_SHORT EXERCISE_. Will you return, word for word, only the lines from the top of the data below down to and including the one with "back, Z up."?
━━━ INFORMATION PROVIDED
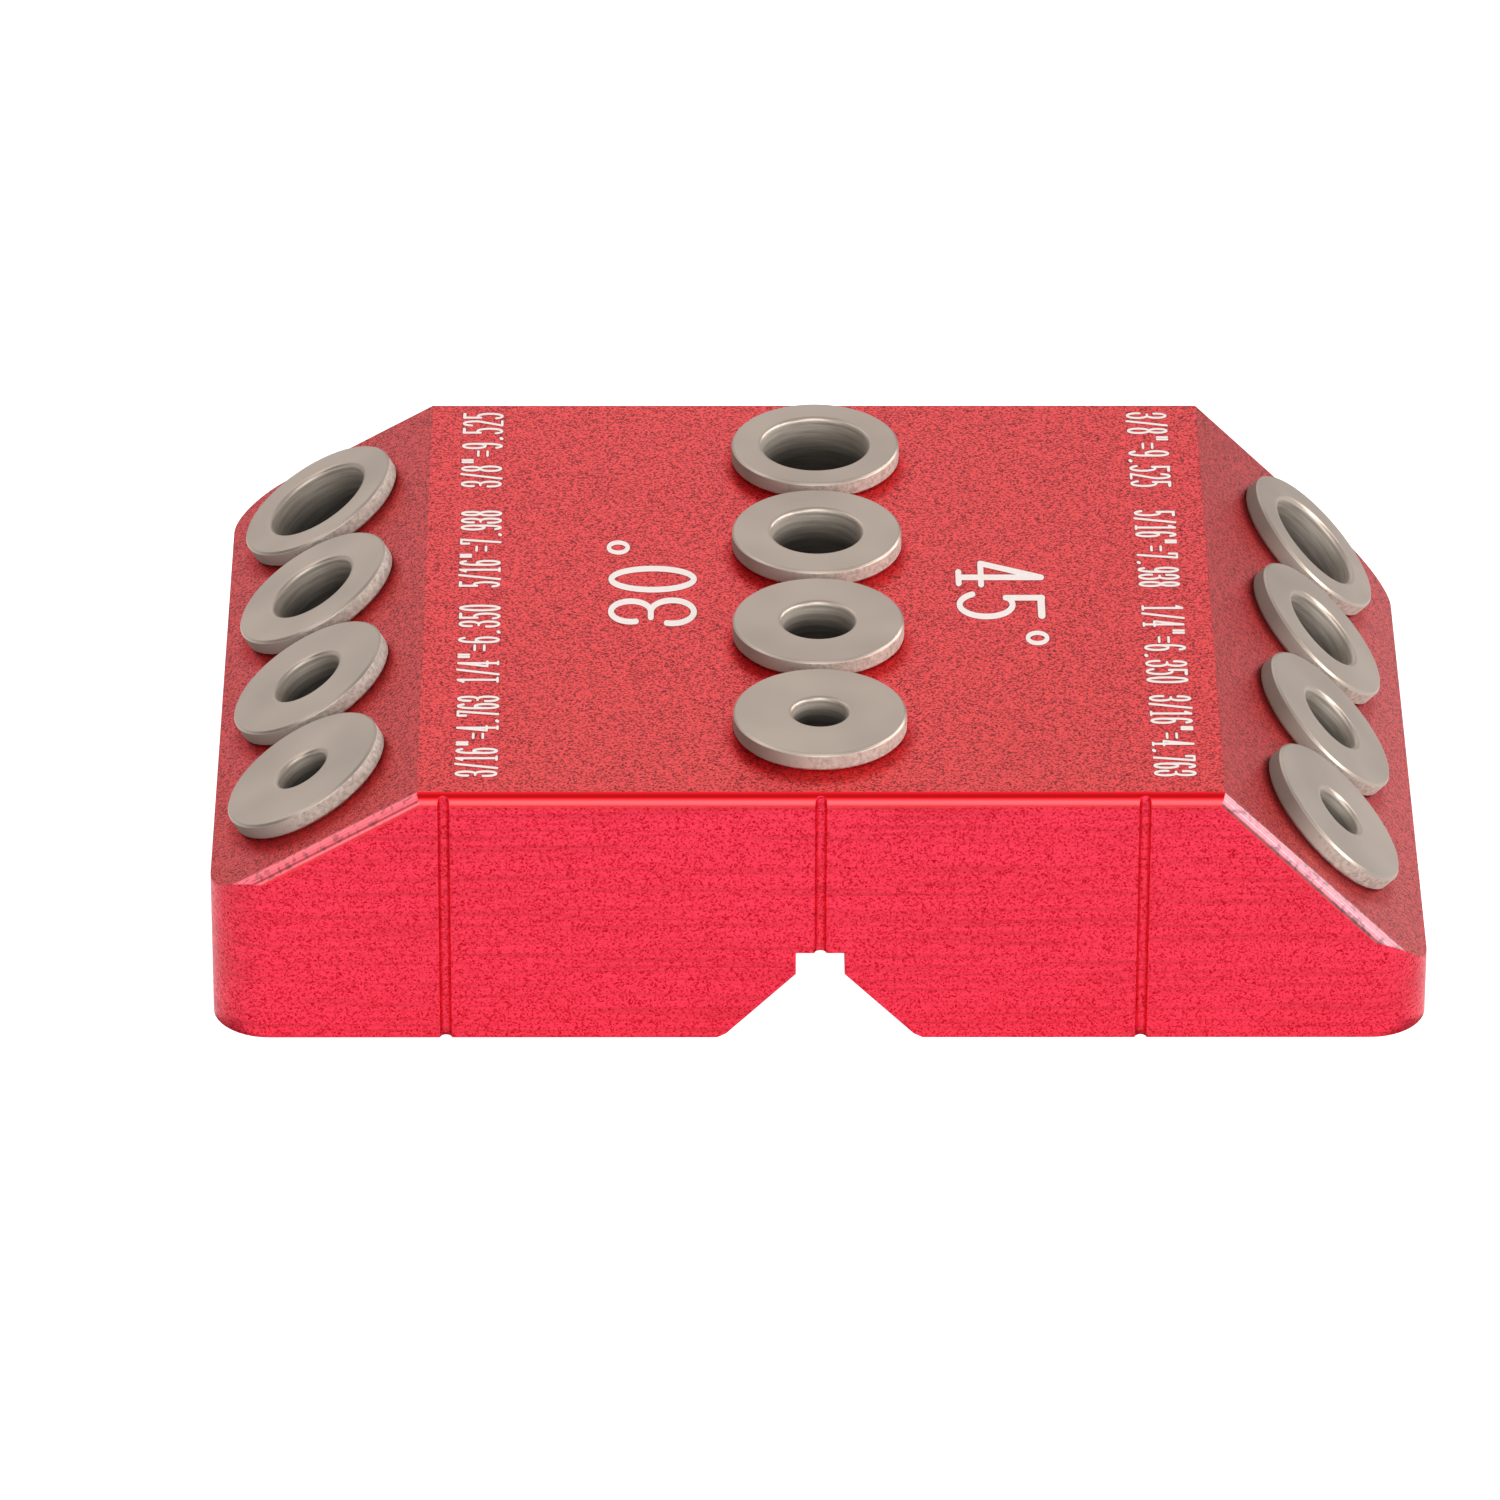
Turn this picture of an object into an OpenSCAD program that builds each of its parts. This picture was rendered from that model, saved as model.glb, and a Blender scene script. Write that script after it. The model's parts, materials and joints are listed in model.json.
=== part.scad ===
// Angle drill guide: an aluminium block with three rows of pressed-in drill bushings.
// Millimetres. The origin is under the middle of the block, on the face it rests on.
// X runs from the 30 degree slope to the 45 degree slope, Y from front to back, Z up.

/* [Block] */
// Length of the block, from the low side of one slope to that of the other
block_length = 105; // [98:1:125]
// Height of the block, from its base to the flat top
block_height = 24; // [23:0.5:32]
// Radius of the four upright corners, seen from above
corner_radius = 5; // [1:0.5:8]
// Radius of the rounded front edge of the top and of both slopes
edge_radius = 1; // [0.4:0.1:2]

/* [Slopes] */
// Tilt of the left-hand slope and of its drill axes
left_angle = 30; // [25:1:35]
// Tilt of the right-hand slope and of its drill axes
right_angle = 45; // [40:1:46]
// Horizontal distance from the top edge of a slope to its bushing centres
slope_inset = 9.5; // [8.5:0.1:10.5]
// Horizontal distance from the bushing centres of a slope to the side of the block
slope_outset = 8.5; // [7.5:0.1:9.5]

/* [Underside groove] */
// Width of the V groove where it opens in the base
groove_mouth = 17; // [14:0.5:20]
// Angle of the groove's flanks above the base
groove_flank_angle = 45; // [40:1:50]
// Width of the relief slot at the root of the groove
slot_width = 4.2; // [3:0.1:6]
// Height of the top of the relief slot above the base
slot_top = 8.5; // [8:0.1:10]
// Edge break on the two lips of the groove
lip_break = 0.4; // [0.1:0.1:1]

/* [Scribed marks] */
// Radius of the ball cutter that scribes the marks
scribe_radius = 0.5; // [0.3:0.05:0.8]
// Depth of the marks in the front face
scribe_depth = 0.5; // [0.2:0.05:0.8]
// Distance under the base at which each side mark meets its drill axis
aim_depth = 1.8; // [0:0.1:4]

/* [Bushings] */
// Bore of the three bushings at the back, for a 3/8 in drill
bore_3_8 = 9.525; // [9:0.025:10]
// Bore of the next three, for a 5/16 in drill
bore_5_16 = 7.9375; // [7.5:0.0125:8.5]
// Bore of the next three, for a 1/4 in drill
bore_1_4 = 6.35; // [6:0.05:7]
// Bore of the three at the front, for a 3/16 in drill
bore_3_16 = 4.7625; // [4.5:0.0125:5.5]
// Wall of the bushing body round the largest bore
body_wall = 1.2375; // [1:0.0125:1.75]
// Length of the bushing body below its flange
body_length = 12; // [8:0.5:14]
// Chamfer that leads the body into its seat
body_lead = 0.5; // [0.2:0.1:0.8]
// Width of the flange round the body
flange_lip = 1.5; // [1:0.1:2]
// Thickness of the flange
flange_t = 1.6; // [1:0.1:2.5]
// Chamfer on the upper and lower edge of the flange
flange_break = 0.2; // [0.05:0.05:0.3]
// Radius of the rounded mouth that leads the drill into the bore
mouth_radius = 0.4; // [0.2:0.05:0.6]

/* [Places of the bushings] */
// Gap between the flanges of one size and the next
flange_gap = 1; // [0.4:0.1:3]
// Distance from the front face to the front flanges
front_land = 4.5; // [3:0.1:8]
// Distance from the back flanges to the back face
back_land = 2.5; // [1:0.1:8]

/* [Hidden] */
$fn = 96;
// How far a cut runs past the surface it opens in
overrun = 1;
// Corners of the polygon that rounds a bore mouth
mouth_steps = 6;

ROWS = ["30deg", "90deg", "45deg"];
SIZES = ["3_8in", "5_16in", "1_4in", "3_16in"];
bores = [bore_3_8, bore_5_16, bore_1_4, bore_3_16];
row_numbers = [0 : len(ROWS) - 1];
size_numbers = [0 : len(SIZES) - 1];

// Bushing body, which is also the diameter of its seat, its flange, and the distance from size to size
body_d = max(bores) + 2 * body_wall;
flange_d = body_d + 2 * flange_lip;
size_pitch = flange_d + flange_gap;

// Depth of the block, its half sizes, and the ridges between the top and the slopes
block_depth = front_land + flange_d + (len(SIZES) - 1) * size_pitch + back_land;
half_length = block_length / 2;
half_depth = block_depth / 2;
slope_run = slope_inset + slope_outset;
ridge_x = half_length - slope_run;
left_side_height = block_height - slope_run * tan(left_angle);
right_side_height = block_height - slope_run * tan(right_angle);

// Tilt about Y of each row, the centre of its seats on the surface, and its drill axis on the base
row_tilts = [-left_angle, 0, right_angle];
row_x = [-ridge_x - slope_inset, 0, ridge_x + slope_inset];
row_z = [
    block_height - slope_inset * tan(left_angle),
    block_height,
    block_height - slope_inset * tan(right_angle)
];
mark_x = [for (r = row_numbers) row_x[r] - (row_z[r] + aim_depth) * tan(row_tilts[r])];

// Half widths and height of the V groove
mouth_half = groove_mouth / 2;
slot_half = slot_width / 2;
flank_height = (mouth_half - slot_half) * tan(groove_flank_angle);

function bushing_name(r, s) = str("bushing_", ROWS[r], "_", SIZES[s]);

// Place along Y of a size's bushings: the sizes run from the back to the front
function size_y(s) = front_land + flange_d / 2 - half_depth + (len(SIZES) - 1 - s) * size_pitch;

// Moves its children from the origin to the seat of one bushing, with +Z out of the surface
module at_seat(r, s) {
    translate([row_x[r], size_y(s), row_z[r]])
        rotate([0, row_tilts[r], 0])
            children();
}

// Outline of the block seen from the front
module front_outline() {
    polygon([
        [-half_length, 0],
        [-mouth_half - lip_break, 0],
        [-mouth_half + lip_break, lip_break * tan(groove_flank_angle)],
        [-slot_half, flank_height],
        [-slot_half, slot_top],
        [slot_half, slot_top],
        [slot_half, flank_height],
        [mouth_half - lip_break, lip_break * tan(groove_flank_angle)],
        [mouth_half + lip_break, 0],
        [half_length, 0],
        [half_length, right_side_height],
        [ridge_x, block_height],
        [-ridge_x, block_height],
        [-half_length, left_side_height]
    ]);
}

// Outline of the block seen from above
module plan_outline() {
    square([block_length - 2 * corner_radius, block_depth], center = true);
    square([block_length, block_depth - 2 * corner_radius], center = true);
    for (x = [-1, 1], y = [-1, 1])
        translate([x * (half_length - corner_radius), y * (half_depth - corner_radius)])
            circle(r = corner_radius);
}

// Bar that rounds a front edge, from x = 0 for the given length
module rounding_cut(length) {
    translate([0, -half_depth, 0])
        rotate([90, 0, 90])
            linear_extrude(length)
                difference() {
                    translate([-overrun, -edge_radius])
                        square([edge_radius + overrun, edge_radius + overrun]);
                    translate([edge_radius, -edge_radius])
                        circle(r = edge_radius);
                }
}

// Rounded front edges of the top and of the two slopes
module front_roundings() {
    translate([-ridge_x, 0, block_height]) {
        rounding_cut(2 * ridge_x);
        rotate([0, -left_angle, 0])
            translate([-block_length, 0, 0])
                rounding_cut(block_length);
    }
    translate([ridge_x, 0, block_height])
        rotate([0, right_angle, 0])
            rounding_cut(block_length);
}

// Upright marks on the front face, one for each row of drill axes
module scribed_marks() {
    for (x = mark_x)
        translate([x, scribe_depth - scribe_radius - half_depth, -overrun])
            linear_extrude(block_height + 2 * overrun) {
                circle(r = scribe_radius);
                translate([-scribe_radius, -scribe_depth - overrun])
                    square([2 * scribe_radius, scribe_depth + overrun]);
            }
}

// Seat of one bushing, reamed from its surface right through the block
module seat_cut(r, s) {
    reach = row_z[r] / cos(row_tilts[r]) + body_d * tan(abs(row_tilts[r])) + overrun;
    at_seat(r, s)
        translate([0, 0, -reach])
            cylinder(d = body_d, h = reach + overrun);
}

module guide_block() {
    color("crimson")
        difference() {
            intersection() {
                translate([0, half_depth, 0])
                    rotate([90, 0, 0])
                        linear_extrude(block_depth)
                            front_outline();
                linear_extrude(block_height)
                    plan_outline();
            }
            front_roundings();
            scribed_marks();
            for (r = row_numbers, s = size_numbers)
                seat_cut(r, s);
        }
}

// Half section of a bushing, with z = 0 where its flange rests on the block
function bushing_section(bore) = concat(
    [
        [bore / 2, -body_length],
        [body_d / 2 - body_lead, -body_length],
        [body_d / 2, body_lead - body_length],
        [body_d / 2, 0],
        [flange_d / 2 - flange_break, 0],
        [flange_d / 2, flange_break],
        [flange_d / 2, flange_t - flange_break],
        [flange_d / 2 - flange_break, flange_t]
    ],
    [
        for (i = [0 : mouth_steps])
            let (turn = 90 * i / mouth_steps)
                [
                    bore / 2 + mouth_radius * (1 - sin(turn)),
                    flange_t - mouth_radius * (1 - cos(turn))
                ]
    ]
);

module bushing(r, s) {
    color("silver")
        at_seat(r, s)
            rotate_extrude()
                polygon(bushing_section(bores[s]));
}

guide_block();
for (r = row_numbers, s = size_numbers)
    bushing(r, s);
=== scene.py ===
"""Looks of an angle drill guide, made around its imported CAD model.

A block of red anodised aluminium holds three rows of pressed-in drill bushings of hardened steel.
The model stays as it is. This file gives it its finishes, its number marks and a small studio.
Metres, in the frame of the model: X from the 30 degree slope to the 45 degree slope, Y from
front to back, Z up, and the origin under the middle of the block.
"""

import json
import math

import bmesh
import bpy
from bpy.props import FloatProperty, FloatVectorProperty, IntProperty, PointerProperty
from mathutils import Matrix, Vector
from mathutils.geometry import delaunay_2d_cdt


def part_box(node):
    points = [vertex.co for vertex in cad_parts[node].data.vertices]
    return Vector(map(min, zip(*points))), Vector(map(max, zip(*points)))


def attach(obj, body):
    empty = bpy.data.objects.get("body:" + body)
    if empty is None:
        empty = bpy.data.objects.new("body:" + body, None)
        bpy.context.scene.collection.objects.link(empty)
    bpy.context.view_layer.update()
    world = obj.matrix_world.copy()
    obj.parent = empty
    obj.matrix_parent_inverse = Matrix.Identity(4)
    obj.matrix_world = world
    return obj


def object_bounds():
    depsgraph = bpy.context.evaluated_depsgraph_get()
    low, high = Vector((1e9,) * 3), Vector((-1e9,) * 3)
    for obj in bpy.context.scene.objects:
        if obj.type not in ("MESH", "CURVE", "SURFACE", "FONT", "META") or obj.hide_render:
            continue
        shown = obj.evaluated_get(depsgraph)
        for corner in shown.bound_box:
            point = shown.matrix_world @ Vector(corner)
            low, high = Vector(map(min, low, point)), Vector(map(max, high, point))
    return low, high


bl_info = {
    "name": "Angle drill guide looks",
    "version": (1, 0, 0),
    "blender": (4, 5, 0),
    "location": "3D View > Sidebar > Drill guide",
    "description": "Finishes, number marks and studio of an angle drill guide",
    "category": "Object",
}

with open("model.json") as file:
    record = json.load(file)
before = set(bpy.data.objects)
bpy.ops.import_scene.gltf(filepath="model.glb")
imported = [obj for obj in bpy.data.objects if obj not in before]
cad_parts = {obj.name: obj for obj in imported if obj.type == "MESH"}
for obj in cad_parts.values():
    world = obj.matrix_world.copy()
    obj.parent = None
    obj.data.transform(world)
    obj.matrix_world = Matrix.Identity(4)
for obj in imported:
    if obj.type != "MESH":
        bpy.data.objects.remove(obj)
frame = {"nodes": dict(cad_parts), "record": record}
CAD_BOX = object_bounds()

MM = 0.001
BLOCK = "guide_block"
ROWS = ("30deg", "90deg", "45deg")
SIZES = ("3_8in", "5_16in", "1_4in", "3_16in")
BORES = {mount["name"]: mount for mount in frame["record"]["mounts"] if mount["kind"] == "bore"}
FLAT_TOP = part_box(BLOCK)[1].z
LEVEL_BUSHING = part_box("bushing_90deg_3_8in")
FLANGE_RADIUS = (LEVEL_BUSHING[1].x - LEVEL_BUSHING[0].x) / 2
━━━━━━
_SOLVED EXERCISE_.
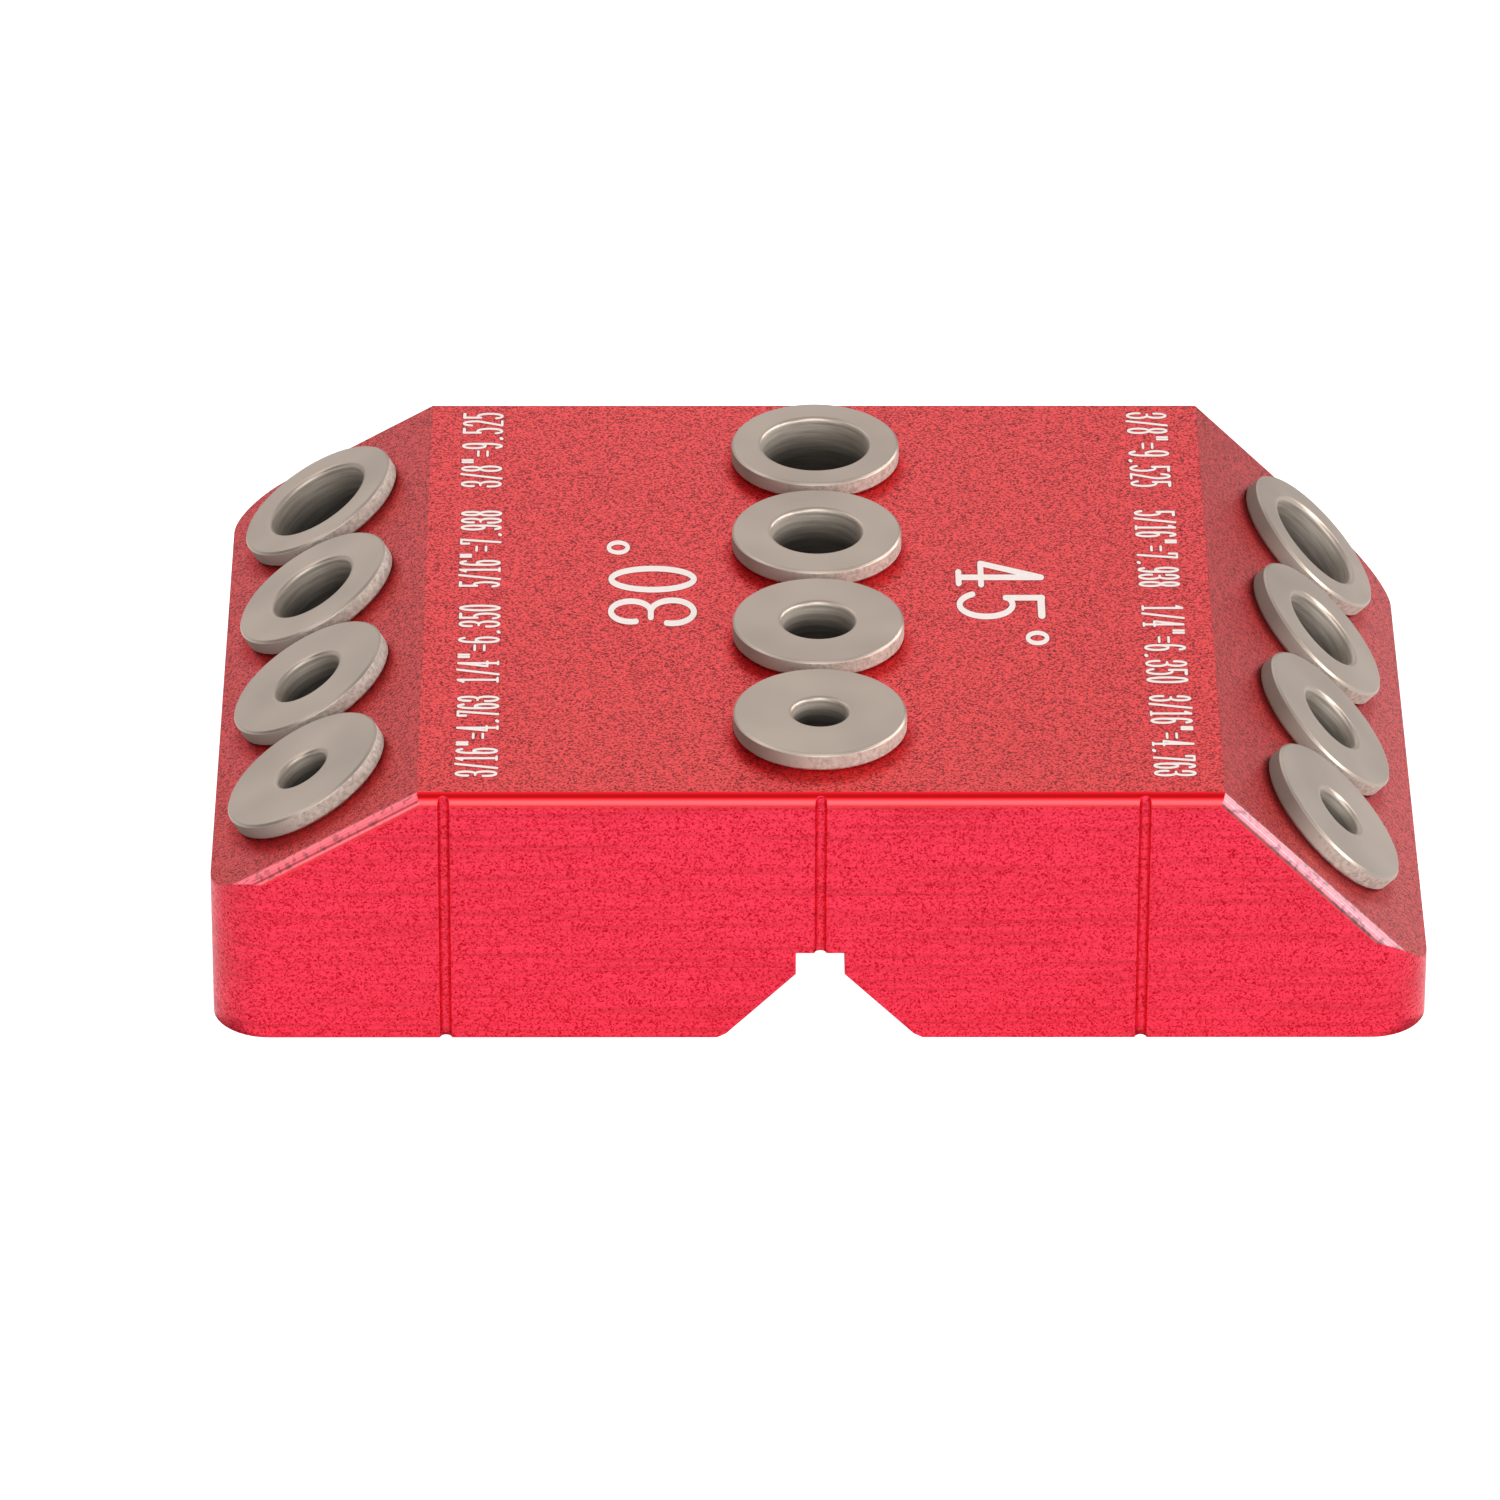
Turn this picture of an object into an OpenSCAD program that builds each of its parts. This picture was rendered from that model, saved as model.glb, and a Blender scene script. Write that script after it. The model's parts, materials and joints are listed in model.json.
=== part.scad ===
// Angle drill guide: an aluminium block with three rows of pressed-in drill bushings.
// Millimetres. The origin is under the middle of the block, on the face it rests on.
// X runs from the 30 degree slope to the 45 degree slope, Y from front to back, Z up.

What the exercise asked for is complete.